Flexibility must be credible. Practical implementations connect data center workload managers to grid signals that include real time and day ahead prices, congestion risk, curtailment notices, and reliability notifications. Controls translate those signals into site specific actions such as
dynamic admission control for training clusters, batch scheduling windows, geographic workload placement, and limited use of onsite energy storage to shave peaks. Measurement and verification allow utilities to count these actions in interconnection studies and, where applicable, to compensate performance through market programs for demand response and operating reserves.

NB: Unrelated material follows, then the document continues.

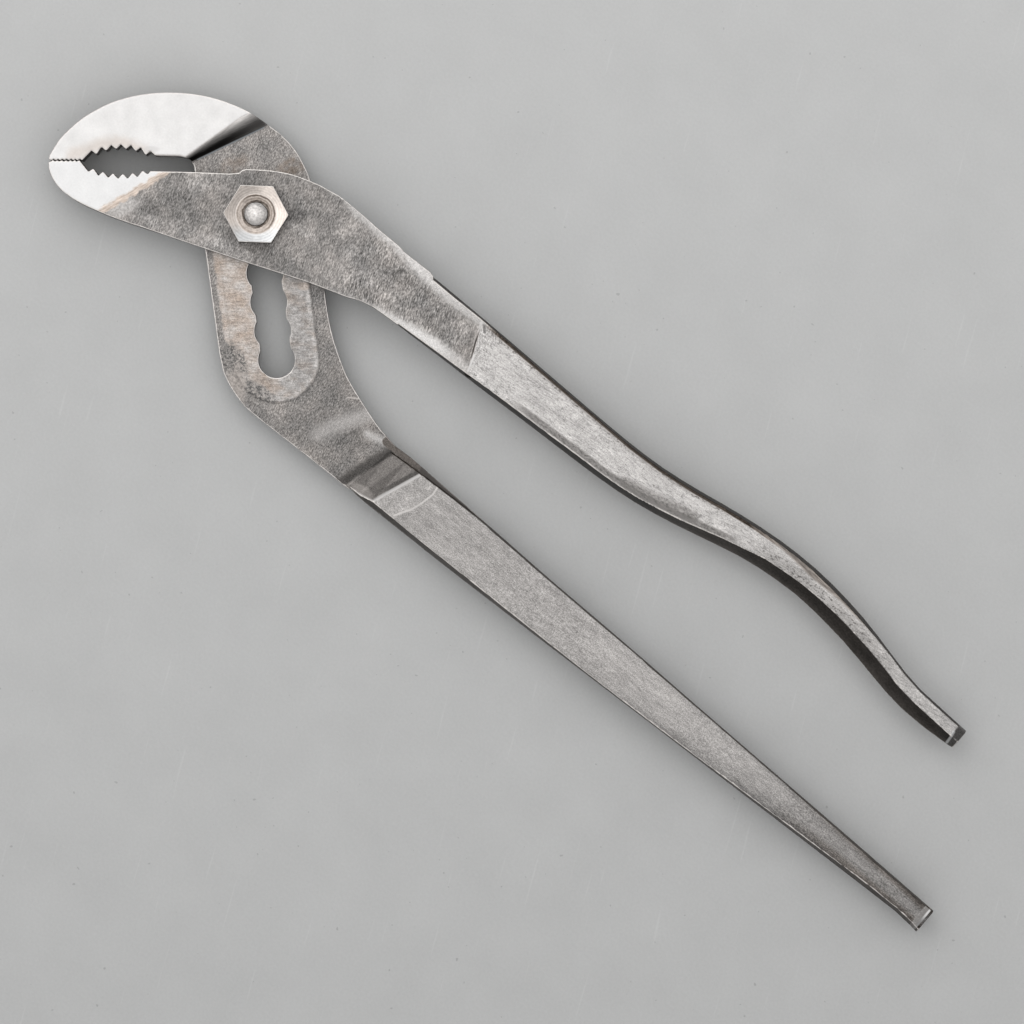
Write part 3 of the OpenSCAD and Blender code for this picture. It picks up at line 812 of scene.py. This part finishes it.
def nut_steel():
    """Satin face with fine turned rings and a brown ring round the stud; painted light makes it
    lighter towards its right and lower sides and bluer at the lower one, and dark rings carry
    painted shade on the upper side.
    """
    paint = Paint("nut_steel")
    radius = (paint.x.square() + paint.y.square()).root()
    rings = (radius * 11.0 + paint.noise(1.5) * 3.0).wave()
    right = paint.beside((0.0, 0.0), (-0.64, 0.77)) * -1.0
    low = paint.beside((0.0, 0.0), (-0.77, -0.64))
    # painted light: the face is lighter towards its right and lower sides, and bluer towards the
    # lower one
    tone = right.ramp(-6.0, 6.0, 0.65, 0.91) + low.ramp(-6.0, 6.0, -0.06, 0.1)
    tone = tone + rings * 0.03 + paint.noise(0.5, 3.0) * 0.2 + paint.noise(2.4, 2.0) * 0.2
    coat = Coat(paint, tone, low.ramp(1.5, 5.0, 0.75, -0.05), SATIN)
    ring = radius + paint.noise(1.6, 3.0) * 0.9
    cone = radius.band(2.4, 4.3, 0.1)
    coat.lay(cone, paint.noise(0.6, 3.0) * 0.5 + 0.74, 0.9, lift=2.0)
    upper = paint.beside((0.0, 0.0), (1.0, -0.2)).ramp(-1.5, 2.0)
    coat.lay(ring.band(2.7, 2.95, 0.2) * (paint.noise(0.9, 2.0) * 1.6 + 0.7), 0.34, 1.4)
    # dark rings, darker on the upper side as painted shade
    coat.lay(ring.band(3.3, 3.4, 0.2) * upper * 0.4, 0.42, 1.6)
    coat.lay(ring.band(3.95, 4.1, 0.2) * (upper * 0.7 + 0.2), 0.42, 1.4)
    coat.lay(radius.band(4.3, 4.4, 0.15) * 0.4, 0.92, 0.4)
    lay_flank_skin_and_shade(coat, 0.36, 1.0 - cone)
    lay_rims(coat, 0.85, 1.0 - cone)
    return coat.finish(rings, 0.005)


def bolt_steel():
    """Bright, finely dented end of the stud, on a plain turned shank."""
    paint = Paint("bolt_steel")
    dents = paint.noise(0.5, 3.0, 0.6)
    coat = Coat(paint, dents * 0.6 + 0.86, 0.3, SATIN)
    coat.lay(paint.up.ramp(0.5, 0.1), paint.noise(0.8) * 0.3 + 0.5, 0.5)
    coat.lay(paint.up.band(0.3, 0.9, 0.1), lift=0.8)
    return coat.finish(dents, 0.05)


def make_floor():
    """Pale grey table with a painted light falloff, slightly darker away from one corner, and
    faint marks.
    """
    paint = Paint("floor")
    speck = paint.noise(1.4, 1.0).ramp(0.26, 0.29) * -0.2
    marks = paint.noise(14.0, 4.0) * 0.11 + paint.noise(0.6, 3.0, 0.7) * 0.16
    marks = marks + paint.noise(1.0, 2.0, 0.5, paint.along(115, 22.0)).ramp(0.17, 0.25) * 0.05
    # painted light falloff across the table
    across = paint.beside(VIEW_CENTRE, (82.8, -14.2))
    painted_falloff = across.ramp(160.0, -160.0, -0.1, 0.1, "LINEAR")
    tone = marks + speck + painted_falloff + 0.9
    color = paint.color(*[tone * part for part in FLOOR_COLOR])
    material = paint.finish(color, FLOOR_ROUGH, metal=0.0)
    x, y = (part * MM for part in VIEW_CENTRE)
    corners = [(x + i * FLOOR_HALF, y + j * FLOOR_HALF, -FLOOR_DROP * MM)
               for i, j in ((-1, -1), (1, -1), (1, 1), (-1, 1))]
    mesh = bpy.data.meshes.new("floor")
    mesh.from_pydata(corners, [], [(0, 1, 2, 3)])
    floor = bpy.data.objects.new("floor", mesh)
    bpy.context.scene.collection.objects.link(floor)
    mesh.materials.append(material)


def make_camera():
    """A long lens straight above, turned so that the tool lies across the picture's corner."""
    data = bpy.data.cameras.new("camera")
    data.sensor_width = SENSOR
    data.lens = SENSOR * VIEW_HEIGHT / VIEW_WIDTH
    data.clip_start = VIEW_NEAR
    data.clip_end = VIEW_FAR
    camera = bpy.data.objects.new("camera", data)
    camera.location = Vector((*VIEW_CENTRE, VIEW_LEVEL + VIEW_HEIGHT)) * MM
    camera.rotation_euler = (0.0, 0.0, HEAD_ANGLE)
    bpy.context.scene.collection.objects.link(camera)
    bpy.context.scene.camera = camera


def make_sky():
    """A soft sky that is bright overhead and darker low down."""
    world = bpy.data.worlds.new("studio")
    bpy.context.scene.world = world
    world.use_nodes = True
    tree = world.node_tree
    tree.nodes.clear()
    place = tree.nodes.new("ShaderNodeTexCoord")
    split = tree.nodes.new("ShaderNodeSeparateXYZ")
    tree.links.new(place.outputs["Generated"], split.inputs[0])
    strength = split.outputs["Z"]
    for operation, numbers in (("MAXIMUM", [0.0]), ("POWER", [SKY_STEEPNESS]),
                               ("MULTIPLY_ADD", [SKY_HIGH, SKY_LOW])):
        step = tree.nodes.new("ShaderNodeMath")
        step.operation = operation
        for socket, number in zip(step.inputs[1:], numbers):
            socket.default_value = number
        tree.links.new(strength, step.inputs[0])
        strength = step.outputs[0]
    sky = tree.nodes.new("ShaderNodeBackground")
    sky.inputs["Color"].default_value = (1.0, 1.0, 1.0, 1.0)
    tree.links.new(strength, sky.inputs["Strength"])
    output = tree.nodes.new("ShaderNodeOutputWorld")
    tree.links.new(sky.outputs["Background"], output.inputs["Surface"])


def make_key():
    """One large soft lamp, towards the top of the picture."""
    data = bpy.data.lights.new("key", "AREA")
    data.shape = "SQUARE"
    data.size = KEY_SIZE
    data.energy = KEY_POWER
    key = bpy.data.objects.new("key", data)
    c, s = math.cos(HEAD_ANGLE), math.sin(HEAD_ANGLE)
    right, over, high = KEY_PLACE
    centre = Vector((*VIEW_CENTRE, 0.0)) * MM
    key.location = centre + Vector((right * c - over * s, right * s + over * c, high))
    key.rotation_euler = (centre - key.location).to_track_quat("-Z", "Y").to_euler()
    bpy.context.scene.collection.objects.link(key)


make_camera()
make_sky()
make_key()
make_floor()
back = worn_copy("back_lever", "back_lever", LEVER_VOXEL, LEVER_FACES)
front = worn_copy("front_lever", "front_lever", LEVER_VOXEL, LEVER_FACES)
bolt = worn_copy("pivot_bolt", "pivot", SMALL_VOXEL, SMALL_FACES)
nut = worn_copy("hex_nut", "pivot", SMALL_VOXEL, SMALL_FACES)
dress(back, back_steel())
dress(front, front_steel())
dress(bolt, bolt_steel())
dress(nut, nut_steel())

bpy.context.scene.view_settings.view_transform = "Standard"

Cost allocation and regulatory context

When a new customer triggers upgrades, regulators must determine how costs are recovered. Some investments are placed in the rate base and recovered broadly. Others are directly assigned to the interconnecting customer through upfront contributions or special contracts. The core principle is cost causation with prudence review. A clear definition of rate base and its components helps stakeholders understand how flexibility that reduces peak contribution can defer or resize network investments and thereby alter revenue requirements.

Conclusion

The perception of an underutilized grid arises from its design objective. Power systems are engineered to satisfy the worst hour and to ride through credible failures. AI demand stresses that design at specific nodes and times, not necessarily at the system average. The most effective near term response is to align compute scheduling and siting with power system physics, distinguish workloads by latency and flexibility, coordinate with grid signals, verify performance, and apply cost allocation that reflects actual peak impact. Done well, this approach accelerates interconnections, protects reliability, and limits unnecessary additions to rate base even as total electricity consumption reaches new highs.